TASK OBJECTIVE: Please give the listing again, word for word, with nothing left out.

-- start --

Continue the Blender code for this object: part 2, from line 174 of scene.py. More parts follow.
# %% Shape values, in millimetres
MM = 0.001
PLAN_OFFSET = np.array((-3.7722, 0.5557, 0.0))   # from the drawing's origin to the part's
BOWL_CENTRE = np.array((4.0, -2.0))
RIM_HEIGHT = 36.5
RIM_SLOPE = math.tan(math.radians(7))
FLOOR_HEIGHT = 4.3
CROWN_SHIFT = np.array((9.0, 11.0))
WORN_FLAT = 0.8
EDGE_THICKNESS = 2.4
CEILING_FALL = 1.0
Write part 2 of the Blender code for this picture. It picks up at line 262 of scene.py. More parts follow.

-- end --

RESULT OF THIS EXERCISE:
Continue the Blender code for this object: part 2, from line 174 of scene.py. More parts follow.
# %% Shape values, in millimetres
MM = 0.001
PLAN_OFFSET = np.array((-3.7722, 0.5557, 0.0))   # from the drawing's origin to the part's
BOWL_CENTRE = np.array((4.0, -2.0))
RIM_HEIGHT = 36.5
RIM_SLOPE = math.tan(math.radians(7))
FLOOR_HEIGHT = 4.3
CROWN_SHIFT = np.array((9.0, 11.0))
WORN_FLAT = 0.8
EDGE_THICKNESS = 2.4
CEILING_FALL = 1.0
Write part 2 of the Blender code for this picture. It picks up at line 262 of scene.py. More parts follow.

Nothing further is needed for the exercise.